**Exercise description:**
Using the data below, output the first line and every line after it up to and including the line containing "four slatted doors.", exactly as written and with nothing added.

▬▬▬▬▬▬▬▬▬▬

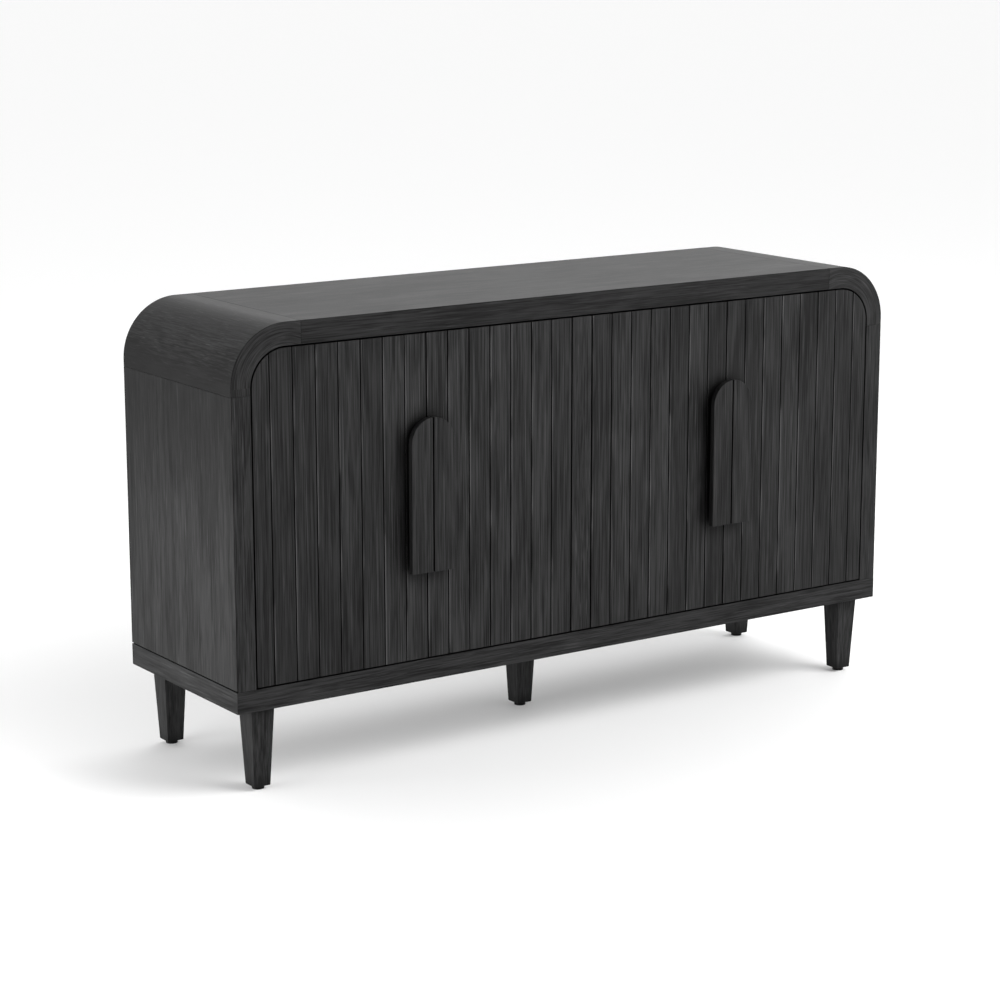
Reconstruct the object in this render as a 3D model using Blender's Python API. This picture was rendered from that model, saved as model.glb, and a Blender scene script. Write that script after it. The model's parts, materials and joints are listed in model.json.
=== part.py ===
"""Sideboard buffet with rounded top corners and four slatted doors.

Metres, +Z up. +X is to the right along the front, and the front faces -Y. The origin is on the floor,
in the middle of the box that holds the cabinet and its handles.
"""
import math

import bmesh
import bpy
from mathutils import Vector

# Cabinet
WIDTH = 1.524
DEPTH = 0.416
HEIGHT = 0.864
CORNER_RADIUS = 0.112
SHELL_THICKNESS = 0.022
CORNER_TAIL_DOWN = 0.011  # straight length of a corner piece, below its arc
CORNER_TAIL_IN = 0.032  # straight length of a corner piece, along the top
ARC_STEPS = 24

# Face frame round the doors
FRAME_DEPTH = 0.022
FRAME_SIDE = 0.039
FRAME_TOP = 0.043
OPENING_RADIUS = 0.072

# Base frame, which the legs carry
BASE_HEIGHT = 0.041
BASE_RAIL_WIDTH = 0.064
BOTTOM_THICKNESS = 0.018
BOTTOM_LEDGE = 0.010

# Inside
BACK_THICKNESS = 0.006
BACK_RECESS = 0.004
PARTITION_THICKNESS = 0.018
SHELF_THICKNESS = 0.018
SHELF_SETBACK = 0.045  # behind the doors
SHELF_HEIGHT = 0.300  # underside, above the bottom panel
CLEAT_WIDTH = 0.018
CLEAT_HEIGHT = 0.018
CLEAT_LENGTH = 0.220

# Doors: a row of slats, mirrored about the fixed middle one
SLAT_PITCH = 0.0472
DOOR_THICKNESS = 0.020
DOOR_GAP = 0.0032  # round the doors
LEAF_GAP = 0.0030  # between two leaves, and beside the middle slat
GROOVE_WIDTH = 0.0024
GROOVE_DEPTH = 0.005

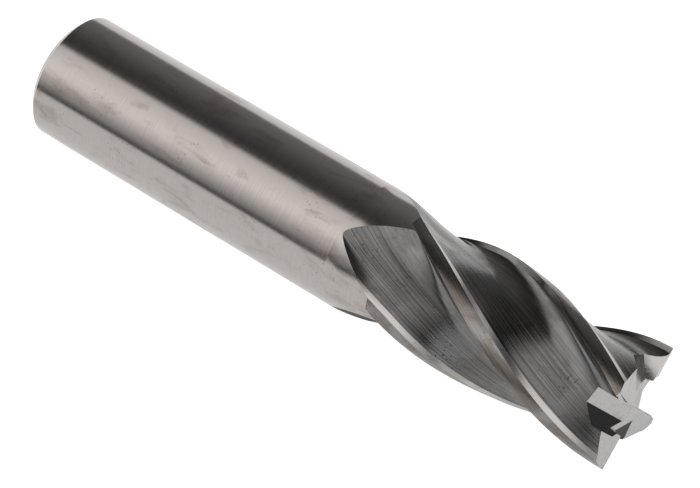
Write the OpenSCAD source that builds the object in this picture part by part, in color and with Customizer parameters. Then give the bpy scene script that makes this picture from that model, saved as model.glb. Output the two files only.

▬▬▬▬▬▬▬▬▬▬

**Written reply:**
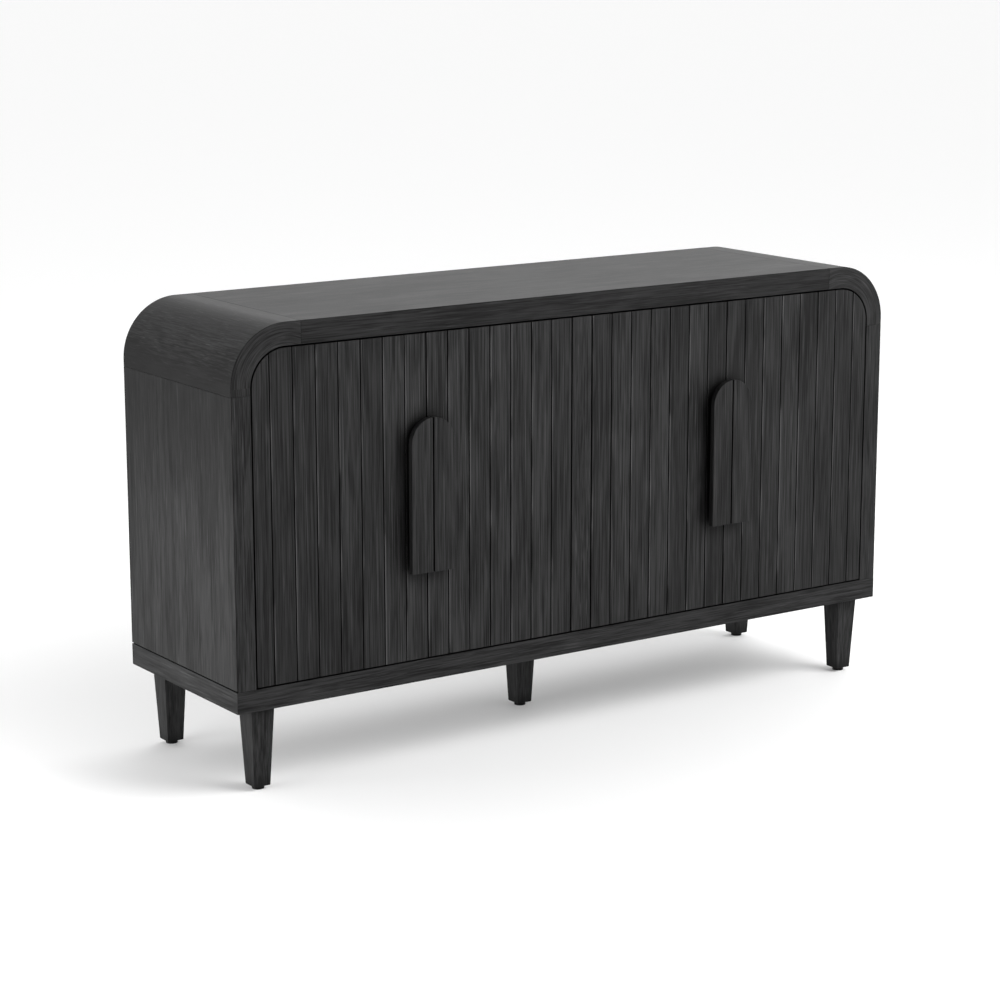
Reconstruct the object in this render as a 3D model using Blender's Python API. This picture was rendered from that model, saved as model.glb, and a Blender scene script. Write that script after it. The model's parts, materials and joints are listed in model.json.
=== part.py ===
"""Sideboard buffet with rounded top corners and four slatted doors.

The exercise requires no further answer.